— Begin MATERIAL FOR THIS EXERCISE —
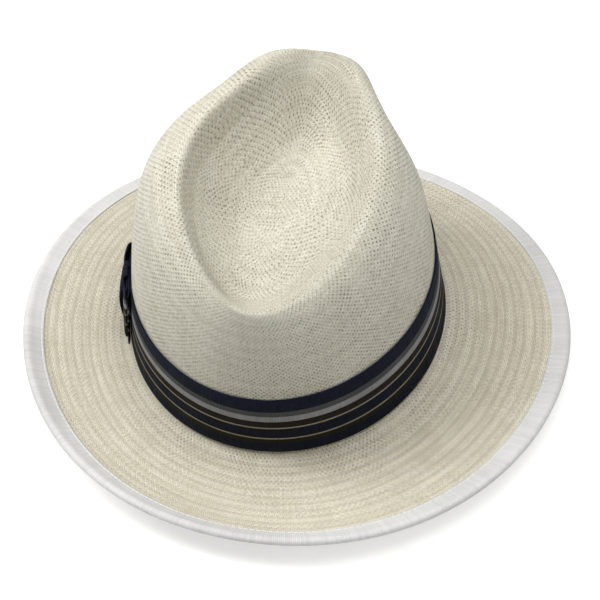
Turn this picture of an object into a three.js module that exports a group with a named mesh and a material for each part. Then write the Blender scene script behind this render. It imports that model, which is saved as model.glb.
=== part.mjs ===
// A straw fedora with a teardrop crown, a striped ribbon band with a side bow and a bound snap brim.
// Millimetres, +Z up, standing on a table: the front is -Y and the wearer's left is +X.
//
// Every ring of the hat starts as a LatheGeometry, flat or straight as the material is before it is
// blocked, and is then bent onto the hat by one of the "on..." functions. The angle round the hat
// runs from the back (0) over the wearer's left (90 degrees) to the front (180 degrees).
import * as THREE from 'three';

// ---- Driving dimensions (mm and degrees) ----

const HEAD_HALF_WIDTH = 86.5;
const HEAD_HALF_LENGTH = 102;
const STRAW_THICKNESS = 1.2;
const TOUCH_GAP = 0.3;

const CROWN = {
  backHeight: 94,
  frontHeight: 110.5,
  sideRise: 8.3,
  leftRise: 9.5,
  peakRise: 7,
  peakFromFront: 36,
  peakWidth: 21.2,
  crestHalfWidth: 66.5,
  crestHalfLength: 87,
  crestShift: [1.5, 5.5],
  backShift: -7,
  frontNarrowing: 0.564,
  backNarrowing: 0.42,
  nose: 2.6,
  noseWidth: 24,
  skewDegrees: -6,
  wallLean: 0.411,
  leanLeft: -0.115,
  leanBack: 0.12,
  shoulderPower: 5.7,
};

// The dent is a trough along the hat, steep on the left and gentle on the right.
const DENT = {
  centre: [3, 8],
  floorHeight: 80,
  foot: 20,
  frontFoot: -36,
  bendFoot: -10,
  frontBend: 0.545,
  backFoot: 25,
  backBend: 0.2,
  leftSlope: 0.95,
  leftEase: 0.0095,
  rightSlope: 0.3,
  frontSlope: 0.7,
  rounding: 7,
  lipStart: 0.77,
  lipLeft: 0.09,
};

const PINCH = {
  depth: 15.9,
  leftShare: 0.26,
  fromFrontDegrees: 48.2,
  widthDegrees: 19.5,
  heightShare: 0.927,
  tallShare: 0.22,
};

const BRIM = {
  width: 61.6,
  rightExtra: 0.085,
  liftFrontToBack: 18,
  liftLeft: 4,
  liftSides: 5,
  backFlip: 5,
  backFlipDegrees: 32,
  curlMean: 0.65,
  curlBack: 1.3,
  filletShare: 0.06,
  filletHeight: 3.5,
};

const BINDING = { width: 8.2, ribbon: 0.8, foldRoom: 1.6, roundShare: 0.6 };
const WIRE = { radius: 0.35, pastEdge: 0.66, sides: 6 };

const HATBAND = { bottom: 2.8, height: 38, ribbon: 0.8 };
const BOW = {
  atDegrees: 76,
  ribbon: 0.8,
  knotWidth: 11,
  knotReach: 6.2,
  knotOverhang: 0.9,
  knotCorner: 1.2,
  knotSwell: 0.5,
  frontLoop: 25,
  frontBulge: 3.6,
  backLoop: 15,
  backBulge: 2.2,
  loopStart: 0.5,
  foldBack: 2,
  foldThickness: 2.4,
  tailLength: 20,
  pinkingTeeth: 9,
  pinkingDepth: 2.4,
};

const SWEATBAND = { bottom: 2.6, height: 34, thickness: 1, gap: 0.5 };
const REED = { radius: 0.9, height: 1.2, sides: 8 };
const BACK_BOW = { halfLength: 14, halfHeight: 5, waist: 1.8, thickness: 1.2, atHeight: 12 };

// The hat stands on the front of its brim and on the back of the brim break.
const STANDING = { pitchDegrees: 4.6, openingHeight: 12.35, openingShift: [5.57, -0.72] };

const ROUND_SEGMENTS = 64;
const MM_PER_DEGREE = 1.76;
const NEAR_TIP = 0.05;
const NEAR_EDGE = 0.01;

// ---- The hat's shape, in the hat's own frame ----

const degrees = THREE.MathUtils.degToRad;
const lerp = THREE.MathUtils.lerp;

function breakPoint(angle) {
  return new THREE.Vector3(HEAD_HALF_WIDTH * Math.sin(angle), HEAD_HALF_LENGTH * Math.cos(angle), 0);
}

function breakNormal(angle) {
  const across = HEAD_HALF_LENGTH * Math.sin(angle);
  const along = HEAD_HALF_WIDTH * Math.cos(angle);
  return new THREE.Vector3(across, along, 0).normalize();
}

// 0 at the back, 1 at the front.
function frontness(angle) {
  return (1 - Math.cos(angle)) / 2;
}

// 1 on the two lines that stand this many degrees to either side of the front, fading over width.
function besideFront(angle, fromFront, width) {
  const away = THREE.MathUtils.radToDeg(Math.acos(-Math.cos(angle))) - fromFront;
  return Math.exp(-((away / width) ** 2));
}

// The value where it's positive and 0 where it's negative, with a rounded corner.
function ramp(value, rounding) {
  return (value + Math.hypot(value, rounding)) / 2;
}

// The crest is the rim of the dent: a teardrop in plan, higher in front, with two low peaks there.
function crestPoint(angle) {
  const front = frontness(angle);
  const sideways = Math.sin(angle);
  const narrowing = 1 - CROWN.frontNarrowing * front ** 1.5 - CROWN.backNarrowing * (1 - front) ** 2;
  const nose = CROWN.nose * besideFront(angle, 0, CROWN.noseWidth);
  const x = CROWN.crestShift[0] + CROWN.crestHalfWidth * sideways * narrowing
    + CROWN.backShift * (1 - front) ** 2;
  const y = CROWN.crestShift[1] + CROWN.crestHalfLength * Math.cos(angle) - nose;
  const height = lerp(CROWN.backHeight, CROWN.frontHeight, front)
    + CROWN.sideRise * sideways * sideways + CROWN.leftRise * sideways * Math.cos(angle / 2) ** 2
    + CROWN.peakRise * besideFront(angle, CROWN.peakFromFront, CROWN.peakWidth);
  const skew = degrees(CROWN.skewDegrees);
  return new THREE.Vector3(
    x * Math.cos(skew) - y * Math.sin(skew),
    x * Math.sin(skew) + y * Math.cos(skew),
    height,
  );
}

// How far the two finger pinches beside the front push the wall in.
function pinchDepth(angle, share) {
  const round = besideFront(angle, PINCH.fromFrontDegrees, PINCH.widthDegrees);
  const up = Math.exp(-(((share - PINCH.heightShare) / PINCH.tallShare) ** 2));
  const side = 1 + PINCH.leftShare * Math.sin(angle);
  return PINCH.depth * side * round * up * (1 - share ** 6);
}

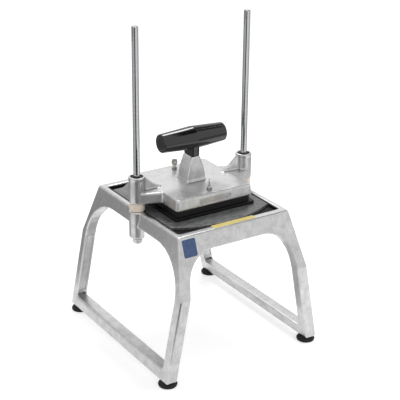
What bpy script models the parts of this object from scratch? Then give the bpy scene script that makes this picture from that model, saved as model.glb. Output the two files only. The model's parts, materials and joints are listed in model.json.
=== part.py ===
— End MATERIAL FOR THIS EXERCISE —
[WORK TO BE COMPLETED] Write out the entire listing exactly.

[EXERCISE RESPONSE]
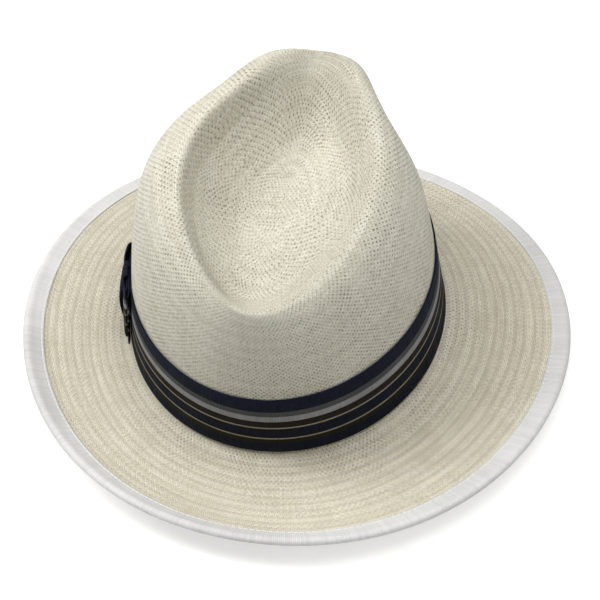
Turn this picture of an object into a three.js module that exports a group with a named mesh and a material for each part. Then write the Blender scene script behind this render. It imports that model, which is saved as model.glb.
=== part.mjs ===
// A straw fedora with a teardrop crown, a striped ribbon band with a side bow and a bound snap brim.
// Millimetres, +Z up, standing on a table: the front is -Y and the wearer's left is +X.
//
// Every ring of the hat starts as a LatheGeometry, flat or straight as the material is before it is
// blocked, and is then bent onto the hat by one of the "on..." functions. The angle round the hat
// runs from the back (0) over the wearer's left (90 degrees) to the front (180 degrees).
import * as THREE from 'three';

// ---- Driving dimensions (mm and degrees) ----

const HEAD_HALF_WIDTH = 86.5;
const HEAD_HALF_LENGTH = 102;
const STRAW_THICKNESS = 1.2;
const TOUCH_GAP = 0.3;

const CROWN = {
  backHeight: 94,
  frontHeight: 110.5,
  sideRise: 8.3,
  leftRise: 9.5,
  peakRise: 7,
  peakFromFront: 36,
  peakWidth: 21.2,
  crestHalfWidth: 66.5,
  crestHalfLength: 87,
  crestShift: [1.5, 5.5],
  backShift: -7,
  frontNarrowing: 0.564,
  backNarrowing: 0.42,
  nose: 2.6,
  noseWidth: 24,
  skewDegrees: -6,
  wallLean: 0.411,
  leanLeft: -0.115,
  leanBack: 0.12,
  shoulderPower: 5.7,
};

// The dent is a trough along the hat, steep on the left and gentle on the right.
const DENT = {
  centre: [3, 8],
  floorHeight: 80,
  foot: 20,
  frontFoot: -36,
  bendFoot: -10,
  frontBend: 0.545,
  backFoot: 25,
  backBend: 0.2,
  leftSlope: 0.95,
  leftEase: 0.0095,
  rightSlope: 0.3,
  frontSlope: 0.7,
  rounding: 7,
  lipStart: 0.77,
  lipLeft: 0.09,
};

const PINCH = {
  depth: 15.9,
  leftShare: 0.26,
  fromFrontDegrees: 48.2,
  widthDegrees: 19.5,
  heightShare: 0.927,
  tallShare: 0.22,
};

const BRIM = {
  width: 61.6,
  rightExtra: 0.085,
  liftFrontToBack: 18,
  liftLeft: 4,
  liftSides: 5,
  backFlip: 5,
  backFlipDegrees: 32,
  curlMean: 0.65,
  curlBack: 1.3,
  filletShare: 0.06,
  filletHeight: 3.5,
};

const BINDING = { width: 8.2, ribbon: 0.8, foldRoom: 1.6, roundShare: 0.6 };
const WIRE = { radius: 0.35, pastEdge: 0.66, sides: 6 };

const HATBAND = { bottom: 2.8, height: 38, ribbon: 0.8 };
const BOW = {
  atDegrees: 76,
  ribbon: 0.8,
  knotWidth: 11,
  knotReach: 6.2,
  knotOverhang: 0.9,
  knotCorner: 1.2,
  knotSwell: 0.5,
  frontLoop: 25,
  frontBulge: 3.6,
  backLoop: 15,
  backBulge: 2.2,
  loopStart: 0.5,
  foldBack: 2,
  foldThickness: 2.4,
  tailLength: 20,
  pinkingTeeth: 9,
  pinkingDepth: 2.4,
};

const SWEATBAND = { bottom: 2.6, height: 34, thickness: 1, gap: 0.5 };
const REED = { radius: 0.9, height: 1.2, sides: 8 };
const BACK_BOW = { halfLength: 14, halfHeight: 5, waist: 1.8, thickness: 1.2, atHeight: 12 };

// The hat stands on the front of its brim and on the back of the brim break.
const STANDING = { pitchDegrees: 4.6, openingHeight: 12.35, openingShift: [5.57, -0.72] };

const ROUND_SEGMENTS = 64;
const MM_PER_DEGREE = 1.76;
const NEAR_TIP = 0.05;
const NEAR_EDGE = 0.01;

// ---- The hat's shape, in the hat's own frame ----

const degrees = THREE.MathUtils.degToRad;
const lerp = THREE.MathUtils.lerp;

function breakPoint(angle) {
  return new THREE.Vector3(HEAD_HALF_WIDTH * Math.sin(angle), HEAD_HALF_LENGTH * Math.cos(angle), 0);
}

function breakNormal(angle) {
  const across = HEAD_HALF_LENGTH * Math.sin(angle);
  const along = HEAD_HALF_WIDTH * Math.cos(angle);
  return new THREE.Vector3(across, along, 0).normalize();
}

// 0 at the back, 1 at the front.
function frontness(angle) {
  return (1 - Math.cos(angle)) / 2;
}

// 1 on the two lines that stand this many degrees to either side of the front, fading over width.
function besideFront(angle, fromFront, width) {
  const away = THREE.MathUtils.radToDeg(Math.acos(-Math.cos(angle))) - fromFront;
  return Math.exp(-((away / width) ** 2));
}

// The value where it's positive and 0 where it's negative, with a rounded corner.
function ramp(value, rounding) {
  return (value + Math.hypot(value, rounding)) / 2;
}

// The crest is the rim of the dent: a teardrop in plan, higher in front, with two low peaks there.
function crestPoint(angle) {
  const front = frontness(angle);
  const sideways = Math.sin(angle);
  const narrowing = 1 - CROWN.frontNarrowing * front ** 1.5 - CROWN.backNarrowing * (1 - front) ** 2;
  const nose = CROWN.nose * besideFront(angle, 0, CROWN.noseWidth);
  const x = CROWN.crestShift[0] + CROWN.crestHalfWidth * sideways * narrowing
    + CROWN.backShift * (1 - front) ** 2;
  const y = CROWN.crestShift[1] + CROWN.crestHalfLength * Math.cos(angle) - nose;
  const height = lerp(CROWN.backHeight, CROWN.frontHeight, front)
    + CROWN.sideRise * sideways * sideways + CROWN.leftRise * sideways * Math.cos(angle / 2) ** 2
    + CROWN.peakRise * besideFront(angle, CROWN.peakFromFront, CROWN.peakWidth);
  const skew = degrees(CROWN.skewDegrees);
  return new THREE.Vector3(
    x * Math.cos(skew) - y * Math.sin(skew),
    x * Math.sin(skew) + y * Math.cos(skew),
    height,
  );
}

// How far the two finger pinches beside the front push the wall in.
function pinchDepth(angle, share) {
  const round = besideFront(angle, PINCH.fromFrontDegrees, PINCH.widthDegrees);
  const up = Math.exp(-(((share - PINCH.heightShare) / PINCH.tallShare) ** 2));
  const side = 1 + PINCH.leftShare * Math.sin(angle);
  return PINCH.depth * side * round * up * (1 - share ** 6);
}

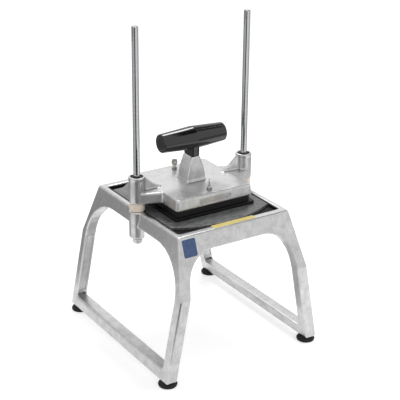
What bpy script models the parts of this object from scratch? Then give the bpy scene script that makes this picture from that model, saved as model.glb. Output the two files only. The model's parts, materials and joints are listed in model.json.
=== part.py ===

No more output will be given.